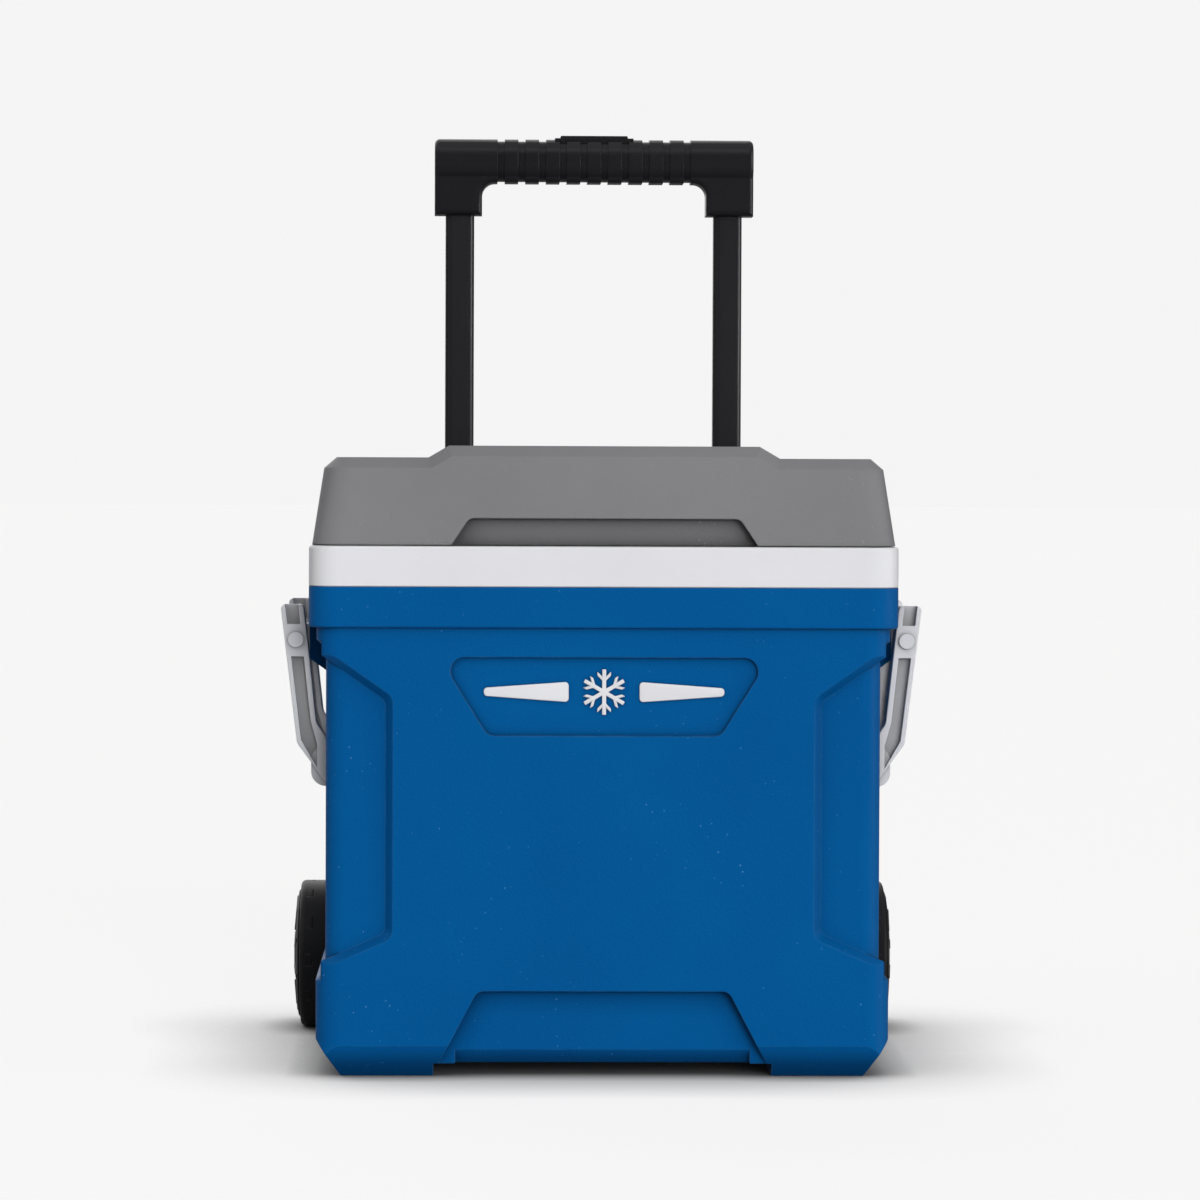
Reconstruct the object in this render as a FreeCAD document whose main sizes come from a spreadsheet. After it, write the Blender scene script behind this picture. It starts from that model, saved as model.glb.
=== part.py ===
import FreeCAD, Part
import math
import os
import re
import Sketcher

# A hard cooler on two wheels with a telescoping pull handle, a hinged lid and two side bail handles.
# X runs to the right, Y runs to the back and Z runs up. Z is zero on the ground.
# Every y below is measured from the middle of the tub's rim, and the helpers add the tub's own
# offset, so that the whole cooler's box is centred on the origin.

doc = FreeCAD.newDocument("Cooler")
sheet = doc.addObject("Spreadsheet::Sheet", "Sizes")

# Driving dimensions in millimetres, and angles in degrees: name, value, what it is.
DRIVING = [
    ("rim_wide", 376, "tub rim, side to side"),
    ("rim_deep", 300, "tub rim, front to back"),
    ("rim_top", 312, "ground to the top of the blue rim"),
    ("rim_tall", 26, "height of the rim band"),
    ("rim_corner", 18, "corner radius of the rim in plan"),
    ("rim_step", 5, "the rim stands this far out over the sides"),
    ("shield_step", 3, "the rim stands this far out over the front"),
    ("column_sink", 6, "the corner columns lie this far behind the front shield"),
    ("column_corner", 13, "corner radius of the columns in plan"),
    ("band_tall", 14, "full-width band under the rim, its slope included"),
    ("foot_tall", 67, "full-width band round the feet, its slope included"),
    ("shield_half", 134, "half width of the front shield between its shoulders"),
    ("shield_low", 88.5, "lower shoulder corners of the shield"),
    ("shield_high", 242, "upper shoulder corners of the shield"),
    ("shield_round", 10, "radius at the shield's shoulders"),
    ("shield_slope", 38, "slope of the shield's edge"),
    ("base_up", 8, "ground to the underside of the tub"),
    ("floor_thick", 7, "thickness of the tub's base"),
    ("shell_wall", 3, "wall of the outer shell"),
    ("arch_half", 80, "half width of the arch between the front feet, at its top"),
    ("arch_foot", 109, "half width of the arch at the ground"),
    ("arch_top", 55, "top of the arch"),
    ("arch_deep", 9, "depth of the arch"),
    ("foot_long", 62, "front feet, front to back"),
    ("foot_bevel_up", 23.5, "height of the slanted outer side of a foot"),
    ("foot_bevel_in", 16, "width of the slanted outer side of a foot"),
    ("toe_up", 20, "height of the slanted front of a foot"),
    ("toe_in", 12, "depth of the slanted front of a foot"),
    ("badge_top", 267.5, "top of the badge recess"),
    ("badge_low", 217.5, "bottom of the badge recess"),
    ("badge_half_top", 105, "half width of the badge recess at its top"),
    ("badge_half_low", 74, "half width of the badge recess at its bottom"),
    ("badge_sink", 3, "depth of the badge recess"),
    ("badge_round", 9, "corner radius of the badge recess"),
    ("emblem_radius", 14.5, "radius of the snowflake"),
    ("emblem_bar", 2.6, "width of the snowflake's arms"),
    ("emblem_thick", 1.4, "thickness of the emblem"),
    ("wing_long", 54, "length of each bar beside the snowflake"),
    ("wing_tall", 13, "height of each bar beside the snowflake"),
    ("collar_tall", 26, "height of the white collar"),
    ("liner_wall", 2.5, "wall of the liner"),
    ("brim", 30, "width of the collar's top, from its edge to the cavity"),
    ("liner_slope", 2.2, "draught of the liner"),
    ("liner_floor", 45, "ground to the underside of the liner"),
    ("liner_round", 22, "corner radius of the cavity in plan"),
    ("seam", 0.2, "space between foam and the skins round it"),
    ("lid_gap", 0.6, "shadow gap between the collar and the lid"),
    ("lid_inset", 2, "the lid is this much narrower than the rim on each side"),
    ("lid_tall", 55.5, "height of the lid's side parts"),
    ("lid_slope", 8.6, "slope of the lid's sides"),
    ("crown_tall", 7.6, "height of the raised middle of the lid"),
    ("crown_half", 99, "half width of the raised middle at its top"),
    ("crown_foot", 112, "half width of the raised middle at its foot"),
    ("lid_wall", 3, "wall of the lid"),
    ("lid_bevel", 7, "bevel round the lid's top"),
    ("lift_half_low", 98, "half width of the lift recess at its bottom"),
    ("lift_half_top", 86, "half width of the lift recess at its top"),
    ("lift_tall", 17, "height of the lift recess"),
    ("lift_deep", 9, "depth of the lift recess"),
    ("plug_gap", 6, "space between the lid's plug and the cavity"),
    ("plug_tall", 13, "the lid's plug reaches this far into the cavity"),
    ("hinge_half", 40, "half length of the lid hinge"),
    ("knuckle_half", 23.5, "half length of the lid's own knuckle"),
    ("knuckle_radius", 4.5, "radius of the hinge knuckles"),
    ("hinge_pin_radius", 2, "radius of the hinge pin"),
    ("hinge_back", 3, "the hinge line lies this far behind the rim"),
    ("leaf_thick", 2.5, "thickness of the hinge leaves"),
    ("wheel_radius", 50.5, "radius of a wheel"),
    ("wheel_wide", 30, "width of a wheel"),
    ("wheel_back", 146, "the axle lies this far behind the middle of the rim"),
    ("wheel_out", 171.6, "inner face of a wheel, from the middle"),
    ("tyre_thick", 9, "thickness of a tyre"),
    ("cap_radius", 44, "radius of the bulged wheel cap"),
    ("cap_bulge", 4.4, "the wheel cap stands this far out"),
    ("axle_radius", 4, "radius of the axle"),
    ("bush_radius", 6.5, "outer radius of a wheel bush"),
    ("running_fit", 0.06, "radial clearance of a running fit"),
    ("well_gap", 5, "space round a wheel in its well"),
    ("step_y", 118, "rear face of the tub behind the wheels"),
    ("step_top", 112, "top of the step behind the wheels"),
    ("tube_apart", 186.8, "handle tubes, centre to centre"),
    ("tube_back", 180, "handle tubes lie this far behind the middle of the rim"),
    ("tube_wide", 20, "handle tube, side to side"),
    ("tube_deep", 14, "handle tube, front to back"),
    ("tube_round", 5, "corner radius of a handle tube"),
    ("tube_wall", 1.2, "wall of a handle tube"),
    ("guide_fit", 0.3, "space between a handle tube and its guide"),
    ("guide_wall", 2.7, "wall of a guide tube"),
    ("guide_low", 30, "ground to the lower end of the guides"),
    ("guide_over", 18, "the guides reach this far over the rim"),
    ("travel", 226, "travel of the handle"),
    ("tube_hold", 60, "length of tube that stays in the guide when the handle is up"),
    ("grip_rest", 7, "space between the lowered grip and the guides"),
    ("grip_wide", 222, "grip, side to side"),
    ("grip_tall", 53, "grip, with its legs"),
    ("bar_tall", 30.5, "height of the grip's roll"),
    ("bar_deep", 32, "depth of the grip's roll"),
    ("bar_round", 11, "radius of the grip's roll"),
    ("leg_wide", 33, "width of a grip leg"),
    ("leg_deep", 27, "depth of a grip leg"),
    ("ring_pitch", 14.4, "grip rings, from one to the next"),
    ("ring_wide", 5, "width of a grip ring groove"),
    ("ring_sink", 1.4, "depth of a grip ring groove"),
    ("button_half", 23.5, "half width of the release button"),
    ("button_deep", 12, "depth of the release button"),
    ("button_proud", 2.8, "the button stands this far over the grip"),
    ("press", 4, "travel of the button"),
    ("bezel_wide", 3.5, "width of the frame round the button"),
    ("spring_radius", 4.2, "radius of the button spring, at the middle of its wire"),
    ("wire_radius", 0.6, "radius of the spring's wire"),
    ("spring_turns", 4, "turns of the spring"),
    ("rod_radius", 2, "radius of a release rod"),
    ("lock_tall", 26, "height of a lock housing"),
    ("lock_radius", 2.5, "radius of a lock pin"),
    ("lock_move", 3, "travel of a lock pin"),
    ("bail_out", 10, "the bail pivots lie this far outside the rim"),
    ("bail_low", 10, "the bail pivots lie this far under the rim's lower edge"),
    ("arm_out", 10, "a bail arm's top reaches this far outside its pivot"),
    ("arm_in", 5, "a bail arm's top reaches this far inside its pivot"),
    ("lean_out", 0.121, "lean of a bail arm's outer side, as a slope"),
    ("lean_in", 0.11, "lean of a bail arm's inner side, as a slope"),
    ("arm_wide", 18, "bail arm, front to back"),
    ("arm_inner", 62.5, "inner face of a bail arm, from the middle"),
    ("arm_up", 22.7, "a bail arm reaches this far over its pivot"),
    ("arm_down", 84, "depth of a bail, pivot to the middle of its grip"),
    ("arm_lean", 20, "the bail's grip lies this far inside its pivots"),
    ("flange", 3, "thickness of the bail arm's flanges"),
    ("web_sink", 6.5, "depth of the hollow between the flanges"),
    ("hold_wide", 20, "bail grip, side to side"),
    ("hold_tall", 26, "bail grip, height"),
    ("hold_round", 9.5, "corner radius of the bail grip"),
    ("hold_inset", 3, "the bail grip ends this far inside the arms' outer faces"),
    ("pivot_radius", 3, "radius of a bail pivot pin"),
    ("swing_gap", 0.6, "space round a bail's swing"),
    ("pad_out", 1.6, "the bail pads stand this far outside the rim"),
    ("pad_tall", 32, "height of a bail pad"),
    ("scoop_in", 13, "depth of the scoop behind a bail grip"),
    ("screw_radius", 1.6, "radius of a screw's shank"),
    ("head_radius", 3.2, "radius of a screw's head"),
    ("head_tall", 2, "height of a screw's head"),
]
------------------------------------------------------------
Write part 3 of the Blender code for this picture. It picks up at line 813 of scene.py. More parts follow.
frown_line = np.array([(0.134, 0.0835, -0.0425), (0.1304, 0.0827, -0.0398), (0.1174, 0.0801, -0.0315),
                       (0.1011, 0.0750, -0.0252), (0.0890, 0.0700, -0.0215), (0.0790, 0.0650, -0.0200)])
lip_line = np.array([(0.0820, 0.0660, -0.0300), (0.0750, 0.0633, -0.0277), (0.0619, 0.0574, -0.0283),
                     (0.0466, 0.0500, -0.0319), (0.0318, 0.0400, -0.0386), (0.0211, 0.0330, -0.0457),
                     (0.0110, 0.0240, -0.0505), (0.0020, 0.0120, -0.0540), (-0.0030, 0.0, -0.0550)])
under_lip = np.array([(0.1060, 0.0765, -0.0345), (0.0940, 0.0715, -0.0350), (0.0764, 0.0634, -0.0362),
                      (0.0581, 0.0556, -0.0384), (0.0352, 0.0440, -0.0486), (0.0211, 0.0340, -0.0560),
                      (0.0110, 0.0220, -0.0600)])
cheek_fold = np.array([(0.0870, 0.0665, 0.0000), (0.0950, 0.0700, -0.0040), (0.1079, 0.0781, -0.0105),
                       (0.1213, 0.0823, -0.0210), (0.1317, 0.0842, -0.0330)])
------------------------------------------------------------
What to work on -> Reproduce exactly, and only, the lines from the one that contains "Reconstruct the object" down to the one that contains "# offset, so", both ends included.

The output ->
Reconstruct the object in this render as a FreeCAD document whose main sizes come from a spreadsheet. After it, write the Blender scene script behind this picture. It starts from that model, saved as model.glb.
=== part.py ===
import FreeCAD, Part
import math
import os
import re
import Sketcher

# A hard cooler on two wheels with a telescoping pull handle, a hinged lid and two side bail handles.
# X runs to the right, Y runs to the back and Z runs up. Z is zero on the ground.
# Every y below is measured from the middle of the tub's rim, and the helpers add the tub's own
# offset, so that the whole cooler's box is centred on the origin.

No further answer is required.